Copy verbatim the material from its first line to the line that holds "# the front", including that line.
_ _ _ _ _ _ _
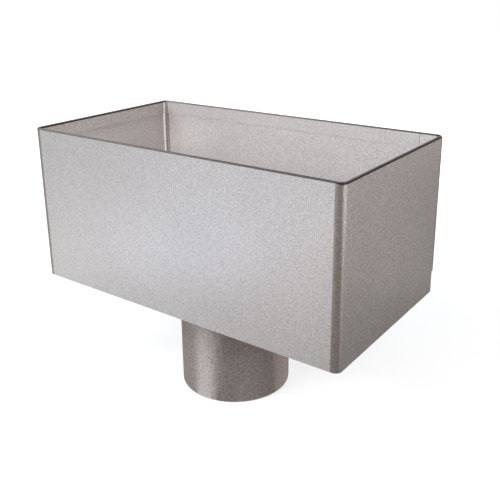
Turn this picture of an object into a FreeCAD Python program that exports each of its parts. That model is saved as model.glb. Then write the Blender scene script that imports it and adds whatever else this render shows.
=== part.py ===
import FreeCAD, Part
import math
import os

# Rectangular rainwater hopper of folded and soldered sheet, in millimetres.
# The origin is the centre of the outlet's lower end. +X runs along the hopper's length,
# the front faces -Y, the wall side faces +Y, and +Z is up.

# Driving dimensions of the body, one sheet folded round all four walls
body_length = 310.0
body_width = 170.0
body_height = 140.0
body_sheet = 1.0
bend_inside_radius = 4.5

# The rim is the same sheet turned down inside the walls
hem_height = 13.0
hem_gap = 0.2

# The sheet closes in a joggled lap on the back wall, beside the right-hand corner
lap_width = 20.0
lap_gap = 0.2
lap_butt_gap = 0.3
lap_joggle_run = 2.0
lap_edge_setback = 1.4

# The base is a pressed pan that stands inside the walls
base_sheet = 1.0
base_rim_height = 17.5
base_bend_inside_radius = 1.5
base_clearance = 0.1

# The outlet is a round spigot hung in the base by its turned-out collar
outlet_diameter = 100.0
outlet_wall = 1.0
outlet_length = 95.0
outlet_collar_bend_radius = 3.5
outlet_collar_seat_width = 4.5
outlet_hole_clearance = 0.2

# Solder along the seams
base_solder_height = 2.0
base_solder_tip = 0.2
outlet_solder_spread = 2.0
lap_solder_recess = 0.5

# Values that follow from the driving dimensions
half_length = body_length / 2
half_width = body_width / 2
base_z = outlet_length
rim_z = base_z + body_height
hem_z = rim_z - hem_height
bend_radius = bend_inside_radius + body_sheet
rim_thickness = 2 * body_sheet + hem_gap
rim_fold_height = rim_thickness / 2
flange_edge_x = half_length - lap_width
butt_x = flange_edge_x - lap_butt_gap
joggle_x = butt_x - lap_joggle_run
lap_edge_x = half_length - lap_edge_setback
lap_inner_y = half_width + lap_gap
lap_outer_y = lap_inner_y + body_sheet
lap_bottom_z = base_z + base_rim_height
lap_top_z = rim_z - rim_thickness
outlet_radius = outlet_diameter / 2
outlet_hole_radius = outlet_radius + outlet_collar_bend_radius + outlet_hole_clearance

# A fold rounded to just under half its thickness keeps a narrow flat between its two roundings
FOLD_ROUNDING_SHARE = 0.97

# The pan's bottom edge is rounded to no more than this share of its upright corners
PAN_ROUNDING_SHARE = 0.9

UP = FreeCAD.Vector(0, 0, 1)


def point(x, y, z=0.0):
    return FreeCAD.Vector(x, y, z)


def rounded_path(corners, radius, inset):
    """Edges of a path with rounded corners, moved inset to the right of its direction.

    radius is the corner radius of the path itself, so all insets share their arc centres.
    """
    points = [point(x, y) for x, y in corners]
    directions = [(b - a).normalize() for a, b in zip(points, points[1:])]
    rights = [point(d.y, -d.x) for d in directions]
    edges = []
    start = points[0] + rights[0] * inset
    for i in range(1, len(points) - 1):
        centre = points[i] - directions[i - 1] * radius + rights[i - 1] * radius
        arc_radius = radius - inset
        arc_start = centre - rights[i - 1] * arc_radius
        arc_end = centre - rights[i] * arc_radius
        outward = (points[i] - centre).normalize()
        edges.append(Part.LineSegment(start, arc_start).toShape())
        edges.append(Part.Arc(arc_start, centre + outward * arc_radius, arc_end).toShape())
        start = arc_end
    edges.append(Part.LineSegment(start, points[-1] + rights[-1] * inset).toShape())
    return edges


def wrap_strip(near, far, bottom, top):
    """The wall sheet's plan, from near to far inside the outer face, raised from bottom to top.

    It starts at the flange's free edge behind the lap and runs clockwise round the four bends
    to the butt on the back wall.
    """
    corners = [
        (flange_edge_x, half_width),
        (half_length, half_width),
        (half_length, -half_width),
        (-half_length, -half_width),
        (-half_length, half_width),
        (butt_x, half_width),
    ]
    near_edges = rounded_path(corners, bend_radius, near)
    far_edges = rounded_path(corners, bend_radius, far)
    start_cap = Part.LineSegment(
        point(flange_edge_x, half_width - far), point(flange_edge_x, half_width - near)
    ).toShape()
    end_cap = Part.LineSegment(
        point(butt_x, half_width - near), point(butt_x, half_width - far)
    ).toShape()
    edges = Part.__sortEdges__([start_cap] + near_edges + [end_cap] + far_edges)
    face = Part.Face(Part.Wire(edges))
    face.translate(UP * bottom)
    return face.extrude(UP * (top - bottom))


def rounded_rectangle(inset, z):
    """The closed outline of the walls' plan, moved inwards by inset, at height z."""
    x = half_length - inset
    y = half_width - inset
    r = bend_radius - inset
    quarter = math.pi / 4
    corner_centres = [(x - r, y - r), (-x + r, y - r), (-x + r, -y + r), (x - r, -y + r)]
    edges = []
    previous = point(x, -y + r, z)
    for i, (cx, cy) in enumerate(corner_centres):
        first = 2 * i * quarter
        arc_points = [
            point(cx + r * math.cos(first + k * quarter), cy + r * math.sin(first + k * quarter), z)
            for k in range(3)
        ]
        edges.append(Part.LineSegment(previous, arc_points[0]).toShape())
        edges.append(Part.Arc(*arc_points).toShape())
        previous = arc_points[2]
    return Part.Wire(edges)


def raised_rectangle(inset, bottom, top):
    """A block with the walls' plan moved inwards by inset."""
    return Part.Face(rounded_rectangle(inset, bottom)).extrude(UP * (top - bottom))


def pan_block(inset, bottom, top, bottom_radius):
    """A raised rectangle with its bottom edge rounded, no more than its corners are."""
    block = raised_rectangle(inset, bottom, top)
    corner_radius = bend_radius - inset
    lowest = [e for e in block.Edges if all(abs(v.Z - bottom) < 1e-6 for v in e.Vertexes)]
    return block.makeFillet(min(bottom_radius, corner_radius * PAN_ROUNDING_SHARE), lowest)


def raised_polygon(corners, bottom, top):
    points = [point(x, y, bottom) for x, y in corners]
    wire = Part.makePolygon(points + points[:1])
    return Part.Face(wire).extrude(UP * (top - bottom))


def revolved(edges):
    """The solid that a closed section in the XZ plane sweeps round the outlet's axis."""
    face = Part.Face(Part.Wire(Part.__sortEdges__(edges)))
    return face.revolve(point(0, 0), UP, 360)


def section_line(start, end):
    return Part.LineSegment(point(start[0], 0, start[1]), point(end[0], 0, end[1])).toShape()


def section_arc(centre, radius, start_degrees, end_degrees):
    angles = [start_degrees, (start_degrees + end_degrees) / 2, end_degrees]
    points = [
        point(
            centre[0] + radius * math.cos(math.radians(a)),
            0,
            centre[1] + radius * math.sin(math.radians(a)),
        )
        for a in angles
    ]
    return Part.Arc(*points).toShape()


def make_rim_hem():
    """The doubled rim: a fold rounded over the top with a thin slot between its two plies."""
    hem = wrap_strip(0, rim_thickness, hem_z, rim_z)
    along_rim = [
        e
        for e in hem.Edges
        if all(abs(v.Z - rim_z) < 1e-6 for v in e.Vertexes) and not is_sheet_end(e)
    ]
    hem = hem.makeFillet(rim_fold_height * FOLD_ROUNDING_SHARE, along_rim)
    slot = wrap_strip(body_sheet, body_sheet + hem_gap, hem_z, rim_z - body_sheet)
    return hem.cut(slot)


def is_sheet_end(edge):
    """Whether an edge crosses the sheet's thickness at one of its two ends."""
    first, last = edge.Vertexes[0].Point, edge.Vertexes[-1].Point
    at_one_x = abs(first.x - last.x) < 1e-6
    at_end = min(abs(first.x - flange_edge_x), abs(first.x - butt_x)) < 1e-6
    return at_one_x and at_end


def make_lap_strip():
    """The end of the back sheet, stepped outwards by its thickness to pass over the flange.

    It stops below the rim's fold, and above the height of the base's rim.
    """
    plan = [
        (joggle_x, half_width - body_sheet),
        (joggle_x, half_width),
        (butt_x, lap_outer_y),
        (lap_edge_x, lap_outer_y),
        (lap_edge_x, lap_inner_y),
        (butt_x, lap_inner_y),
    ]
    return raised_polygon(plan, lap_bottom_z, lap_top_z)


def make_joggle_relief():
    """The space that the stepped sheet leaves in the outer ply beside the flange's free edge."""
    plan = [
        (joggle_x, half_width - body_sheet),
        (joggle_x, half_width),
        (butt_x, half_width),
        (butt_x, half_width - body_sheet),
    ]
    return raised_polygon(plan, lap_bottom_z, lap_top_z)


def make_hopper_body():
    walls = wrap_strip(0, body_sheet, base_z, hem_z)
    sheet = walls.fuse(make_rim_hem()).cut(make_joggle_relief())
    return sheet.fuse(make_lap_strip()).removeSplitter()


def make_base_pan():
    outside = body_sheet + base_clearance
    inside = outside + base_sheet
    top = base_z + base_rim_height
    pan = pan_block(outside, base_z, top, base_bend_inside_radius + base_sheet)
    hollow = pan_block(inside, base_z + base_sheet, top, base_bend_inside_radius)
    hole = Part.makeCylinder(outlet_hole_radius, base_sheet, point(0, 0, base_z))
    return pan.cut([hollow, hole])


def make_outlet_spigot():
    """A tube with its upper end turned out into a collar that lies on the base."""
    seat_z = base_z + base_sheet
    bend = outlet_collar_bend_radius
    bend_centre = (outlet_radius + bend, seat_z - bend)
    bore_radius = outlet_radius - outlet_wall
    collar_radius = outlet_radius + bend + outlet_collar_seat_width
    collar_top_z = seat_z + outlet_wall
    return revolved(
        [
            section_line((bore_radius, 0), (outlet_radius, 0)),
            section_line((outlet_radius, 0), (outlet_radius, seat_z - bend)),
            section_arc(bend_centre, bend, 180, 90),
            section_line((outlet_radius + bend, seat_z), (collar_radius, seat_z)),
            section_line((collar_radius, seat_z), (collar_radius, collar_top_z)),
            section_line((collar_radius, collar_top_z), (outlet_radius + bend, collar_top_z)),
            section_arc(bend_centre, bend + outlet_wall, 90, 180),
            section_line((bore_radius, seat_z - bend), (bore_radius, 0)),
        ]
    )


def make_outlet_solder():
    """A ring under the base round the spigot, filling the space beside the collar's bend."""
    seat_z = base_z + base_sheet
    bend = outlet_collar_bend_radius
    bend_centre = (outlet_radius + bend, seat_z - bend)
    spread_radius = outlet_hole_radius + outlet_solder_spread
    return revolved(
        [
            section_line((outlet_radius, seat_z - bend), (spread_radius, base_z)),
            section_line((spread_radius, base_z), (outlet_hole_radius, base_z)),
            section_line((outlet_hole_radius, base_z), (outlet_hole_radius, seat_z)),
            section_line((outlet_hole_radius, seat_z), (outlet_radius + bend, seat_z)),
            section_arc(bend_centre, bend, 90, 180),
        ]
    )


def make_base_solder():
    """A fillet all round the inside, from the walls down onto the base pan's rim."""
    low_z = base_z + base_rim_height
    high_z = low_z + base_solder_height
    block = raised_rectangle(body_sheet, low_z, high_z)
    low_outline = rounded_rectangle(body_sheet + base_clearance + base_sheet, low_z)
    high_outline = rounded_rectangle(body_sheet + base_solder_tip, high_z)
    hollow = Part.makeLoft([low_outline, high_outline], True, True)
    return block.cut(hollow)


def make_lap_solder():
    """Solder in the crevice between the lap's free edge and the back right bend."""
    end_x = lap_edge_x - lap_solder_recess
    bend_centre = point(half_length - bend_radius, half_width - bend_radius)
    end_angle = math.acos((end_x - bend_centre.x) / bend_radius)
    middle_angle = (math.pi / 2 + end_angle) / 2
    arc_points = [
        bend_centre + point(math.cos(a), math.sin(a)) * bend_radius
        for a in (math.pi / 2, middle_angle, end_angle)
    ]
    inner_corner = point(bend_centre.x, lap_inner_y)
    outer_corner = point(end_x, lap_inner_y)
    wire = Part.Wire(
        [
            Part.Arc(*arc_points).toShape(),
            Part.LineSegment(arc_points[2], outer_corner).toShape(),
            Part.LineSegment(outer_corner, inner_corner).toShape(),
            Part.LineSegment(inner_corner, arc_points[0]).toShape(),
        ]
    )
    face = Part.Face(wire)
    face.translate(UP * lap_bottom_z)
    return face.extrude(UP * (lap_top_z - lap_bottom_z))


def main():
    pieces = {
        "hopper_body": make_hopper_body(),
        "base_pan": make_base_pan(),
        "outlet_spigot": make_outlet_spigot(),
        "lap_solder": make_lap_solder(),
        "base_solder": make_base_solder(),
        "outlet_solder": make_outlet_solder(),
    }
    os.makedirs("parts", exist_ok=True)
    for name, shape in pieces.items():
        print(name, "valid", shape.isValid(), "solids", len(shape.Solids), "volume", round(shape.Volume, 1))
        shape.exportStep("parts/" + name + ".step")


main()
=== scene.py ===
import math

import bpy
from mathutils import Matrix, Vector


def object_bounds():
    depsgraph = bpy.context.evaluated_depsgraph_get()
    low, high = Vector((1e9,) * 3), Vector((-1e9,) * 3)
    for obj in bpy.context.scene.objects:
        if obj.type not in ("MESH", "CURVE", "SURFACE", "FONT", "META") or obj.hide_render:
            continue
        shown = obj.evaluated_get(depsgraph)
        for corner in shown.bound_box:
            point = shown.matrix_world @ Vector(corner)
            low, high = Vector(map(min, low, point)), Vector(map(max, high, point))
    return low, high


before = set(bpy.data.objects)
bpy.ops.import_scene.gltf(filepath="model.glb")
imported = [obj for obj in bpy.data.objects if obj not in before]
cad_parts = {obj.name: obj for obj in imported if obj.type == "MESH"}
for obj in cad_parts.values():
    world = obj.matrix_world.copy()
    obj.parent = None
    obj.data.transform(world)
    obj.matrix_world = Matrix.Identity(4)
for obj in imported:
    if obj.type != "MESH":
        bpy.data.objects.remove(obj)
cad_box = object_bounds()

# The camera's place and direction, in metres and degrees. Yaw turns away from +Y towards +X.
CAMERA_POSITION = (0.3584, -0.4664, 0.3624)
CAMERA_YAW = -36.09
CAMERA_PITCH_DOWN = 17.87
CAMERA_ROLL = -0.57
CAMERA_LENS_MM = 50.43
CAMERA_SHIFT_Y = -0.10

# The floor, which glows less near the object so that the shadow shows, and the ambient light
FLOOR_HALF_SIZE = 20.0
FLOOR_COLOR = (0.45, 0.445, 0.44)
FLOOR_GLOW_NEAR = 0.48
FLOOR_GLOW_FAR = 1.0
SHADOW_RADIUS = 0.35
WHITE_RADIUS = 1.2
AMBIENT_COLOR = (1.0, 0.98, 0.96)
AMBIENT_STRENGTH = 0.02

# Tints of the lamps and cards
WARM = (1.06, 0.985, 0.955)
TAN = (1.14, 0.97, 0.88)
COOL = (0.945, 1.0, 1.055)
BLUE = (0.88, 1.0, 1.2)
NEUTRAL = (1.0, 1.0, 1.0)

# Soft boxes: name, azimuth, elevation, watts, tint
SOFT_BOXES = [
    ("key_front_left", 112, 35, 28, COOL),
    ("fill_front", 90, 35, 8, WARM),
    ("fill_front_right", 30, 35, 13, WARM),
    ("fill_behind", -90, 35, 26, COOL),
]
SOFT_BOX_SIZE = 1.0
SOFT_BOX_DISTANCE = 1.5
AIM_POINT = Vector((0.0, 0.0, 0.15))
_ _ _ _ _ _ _
• [Solved exercise]
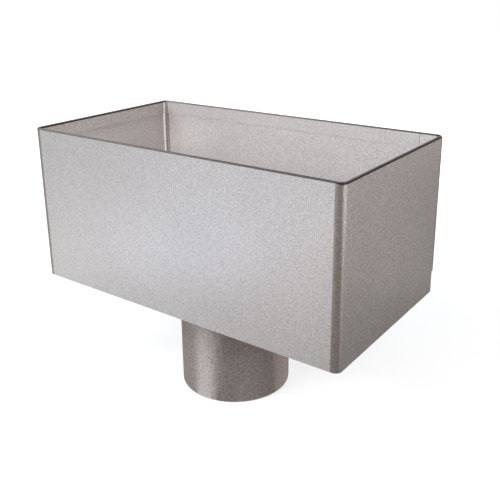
Turn this picture of an object into a FreeCAD Python program that exports each of its parts. That model is saved as model.glb. Then write the Blender scene script that imports it and adds whatever else this render shows.
=== part.py ===
import FreeCAD, Part
import math
import os

# Rectangular rainwater hopper of folded and soldered sheet, in millimetres.
# The origin is the centre of the outlet's lower end. +X runs along the hopper's length,
# the front faces -Y, the wall side faces +Y, and +Z is up.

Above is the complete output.